**Given request**: Show, in full, each line of the data that contains "bodies".

**Data lines**:

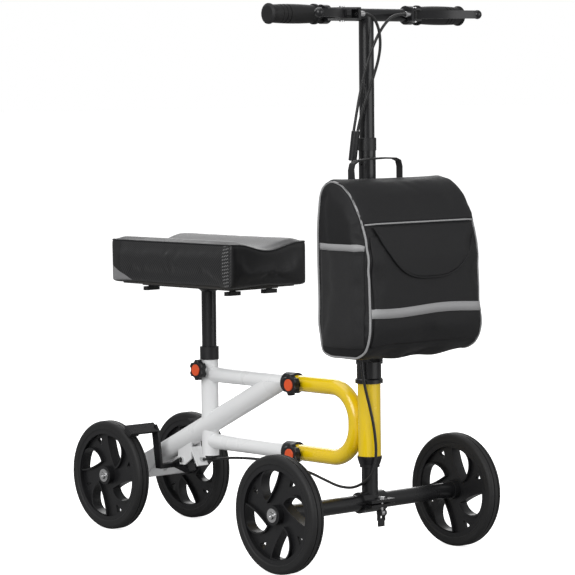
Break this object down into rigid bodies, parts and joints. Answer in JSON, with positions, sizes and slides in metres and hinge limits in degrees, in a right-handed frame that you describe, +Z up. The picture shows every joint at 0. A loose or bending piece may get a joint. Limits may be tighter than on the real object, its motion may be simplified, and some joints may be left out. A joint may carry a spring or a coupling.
{
  "type": "steerable knee scooter",
  "caption": "Steerable knee scooter with a white and yellow tube frame, padded knee rest, folding height-adjustable handlebar, hand brake and a front bag.",
  "frame": {"origin": "on the floor, at the middle of the scooter's length and width", "axes": "+X forward, +Y to the rider's left, +Z up; the wheels stand on Z = 0"},
  "size_m": [0.846, 0.4672, 0.9625],
  "materials": {
    "white_paint": "gloss",
    "yellow_paint": "gloss",
    "black_metal": "satin",
    "black_plastic": "matte",
    "bright_steel": "satin",
    "orange_plastic": "satin",
    "wheel_plastic": "satin",
    "tyre_rubber": "matte",
    "grip_rubber": "matte",
    "pad_vinyl": "satin",
    "bag_cloth": "matte",
    "board_wood": "matte",
    "cable_black": "satin"
  },
  "bodies": {
    "frame": {"seat_tube": "white_paint", "upper_frame_tube": "white_paint", "lower_frame_tube": "white_paint", "diagonal_tube": "white_paint", "rear_crossbar": "white_paint", "seat_collar": "black_plastic", "joint_collars": "black_plastic", "c_frame_tube": "yellow_paint", "head_tube": "yellow_paint", "headset_cups": "black_metal", "frame_bearings": "bright_steel", "brake_bracket": "white_paint", "rear_fasteners": "bright_steel", "brake_cable_rear": "cable_black"},
    "rear_wheel_right": {"wheel_rear_right": "wheel_plastic", "tyre_rear_right": "tyre_rubber"},
    "rear_wheel_left": {"wheel_rear_left": "wheel_plastic", "tyre_rear_left": "tyre_rubber"},
    "front_wheel_right": {"wheel_front_right": "wheel_plastic", "tyre_front_right": "tyre_rubber"},
    "front_wheel_left": {"wheel_front_left": "wheel_plastic", "tyre_front_left": "tyre_rubber"},
    "brake": {"brake_arms": "black_metal", "brake_pads": "grip_rubber"},
    "seat": {"seat_post": "black_metal", "pad_board": "board_wood", "knee_pad": "pad_vinyl"},
    "pad_knob_fr": {"pad_knob_front_right": "black_plastic"},
    "pad_knob_fl": {"pad_knob_front_left": "black_plastic"},
    "pad_knob_rr": {"pad_knob_rear_right": "black_plastic"},
    "pad_knob_rl": {"pad_knob_rear_left": "black_plastic"},
    "knob_seat": {"star_knob_seat": "black_plastic", "star_knob_cap_seat": "orange_plastic"},
    "knob_upper": {"star_knob_upper": "black_plastic", "star_knob_cap_upper": "orange_plastic"},
    "knob_lower": {"star_knob_lower": "black_plastic", "star_knob_cap_lower": "orange_plastic"},
    "steering": {"steerer_tube": "black_metal", "front_axle": "black_metal", "front_wheel_bearings": "bright_steel", "axle_clamp": "black_metal", "steering_fasteners": "bright_steel", "stem_base": "black_metal"},
    "quick_release": {"quick_release_lever": "black_plastic"},
    "fold_lock": {"fold_lock_lever": "black_plastic"},
    "column": {"column_tube": "black_metal", "column_collar": "black_plastic", "cable_joiner": "black_plastic", "bag_body": "bag_cloth", "bag_webbing": "bag_cloth", "brake_cable_column": "cable_black"},
    "bars": {"handlebar": "black_metal", "grips": "grip_rubber", "lever_brackets": "black_metal", "lever_hardware": "bright_steel", "cable_right": "cable_black", "cable_left": "cable_black"},
    "lever_right": {"brake_lever_right": "black_metal"},
    "lever_left": {"brake_lever_left": "black_metal"}
  },
  "joints": [
    {"name": "rear_wheel_right_spin", "type": "hinge", "parent": "frame", "child": "rear_wheel_right", "pos_m": [-0.32145, -0.0985, 0.1016], "axis": [0, 1, 0], "continuous": true},
    {"name": "rear_wheel_left_spin", "type": "hinge", "parent": "frame", "child": "rear_wheel_left", "pos_m": [-0.32145, 0.0985, 0.1016], "axis": [0, 1, 0], "continuous": true},
    {"name": "brake_swing", "type": "hinge", "parent": "frame", "child": "brake", "pos_m": [-0.21645, 0, 0.131], "axis": [0, -1, 0], "range_deg": [0, 1.9]},
    {"name": "seat_height", "type": "slide", "parent": "frame", "child": "seat", "axis": [0, 0, -1], "range_m": [0, 0.095]},
    {"name": "pad_knob_front_right_turn", "type": "hinge", "parent": "seat", "child": "pad_knob_fr", "pos_m": [-0.02995, -0.044, 0.45], "axis": [0, 0, 1], "continuous": true},
    {"name": "pad_knob_front_left_turn", "type": "hinge", "parent": "seat", "child": "pad_knob_fl", "pos_m": [-0.02995, 0.044, 0.45], "axis": [0, 0, 1], "continuous": true},
    {"name": "pad_knob_rear_right_turn", "type": "hinge", "parent": "seat", "child": "pad_knob_rr", "pos_m": [-0.25995, -0.044, 0.45], "axis": [0, 0, 1], "continuous": true},
    {"name": "pad_knob_rear_left_turn", "type": "hinge", "parent": "seat", "child": "pad_knob_rl", "pos_m": [-0.25995, 0.044, 0.45], "axis": [0, 0, 1], "continuous": true},
    {"name": "star_knob_seat_turn", "type": "hinge", "parent": "frame", "child": "knob_seat", "pos_m": [-0.14795, -0.028, 0.305], "axis": [0, 1, 0], "continuous": true},
    {"name": "star_knob_upper_turn", "type": "hinge", "parent": "frame", "child": "knob_upper", "pos_m": [0.10855, -0.028, 0.2955], "axis": [0, 1, 0], "continuous": true},
    {"name": "star_knob_lower_turn", "type": "hinge", "parent": "frame", "child": "knob_lower", "pos_m": [0.10855, -0.028, 0.1715], "axis": [0, 1, 0], "continuous": true},
    {"name": "steering_turn", "type": "hinge", "parent": "frame", "child": "steering", "pos_m": [0.27855, 0, 0.245], "axis": [0, 0, 1], "range_deg": [-45, 45], "deforming": ["brake_cable_rear"]},
    {"name": "front_wheel_right_spin", "type": "hinge", "parent": "steering", "child": "front_wheel_right", "pos_m": [0.27855, -0.212, 0.1016], "axis": [0, 1, 0], "continuous": true},
    {"name": "front_wheel_left_spin", "type": "hinge", "parent": "steering", "child": "front_wheel_left", "pos_m": [0.27855, 0.212, 0.1016], "axis": [0, 1, 0], "continuous": true},
    {"name": "quick_release_swing", "type": "hinge", "parent": "steering", "child": "quick_release", "pos_m": [0.30355, 0.004, 0.084], "axis": [0, -1, 0], "range_deg": [0, 100]},
    {"name": "fold_lock_swing", "type": "hinge", "parent": "steering", "child": "fold_lock", "pos_m": [0.27855, 0.0238, 0.388], "axis": [1, 0, 0], "range_deg": [0, 100]},
    {"name": "column_fold", "type": "hinge", "parent": "steering", "child": "column", "pos_m": [0.27855, 0, 0.388], "axis": [0, -1, 0], "range_deg": [0, 52], "deforming": ["brake_cable_column"]},
    {"name": "handlebar_height", "type": "slide", "parent": "column", "child": "bars", "axis": [0, 0, -1], "range_m": [-0.03, 0.16], "deforming": ["cable_right", "cable_left"]},
    {"name": "brake_lever_right_squeeze", "type": "hinge", "parent": "bars", "child": "lever_right", "pos_m": [0.30955, -0.086, 0.945], "axis": [0, 0, -1], "range_deg": [0, 18], "stiffness_Nm_per_rad": 1.5, "springref_deg": -5.73},
    {"name": "brake_lever_left_squeeze", "type": "hinge", "parent": "bars", "child": "lever_left", "pos_m": [0.30955, 0.086, 0.945], "axis": [0, 0, 1], "range_deg": [0, 18], "stiffness_Nm_per_rad": 1.5, "springref_deg": -5.73}
  ],
  "couplings": [
    {"joint": "brake_swing", "follows": "brake_lever_right_squeeze", "ratio": 0.1}
  ]
}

**Answer for this exercise**:
Break this object down into rigid bodies, parts and joints. Answer in JSON, with positions, sizes and slides in metres and hinge limits in degrees, in a right-handed frame that you describe, +Z up. The picture shows every joint at 0. A loose or bending piece may get a joint. Limits may be tighter than on the real object, its motion may be simplified, and some joints may be left out. A joint may carry a spring or a coupling.
  "bodies": {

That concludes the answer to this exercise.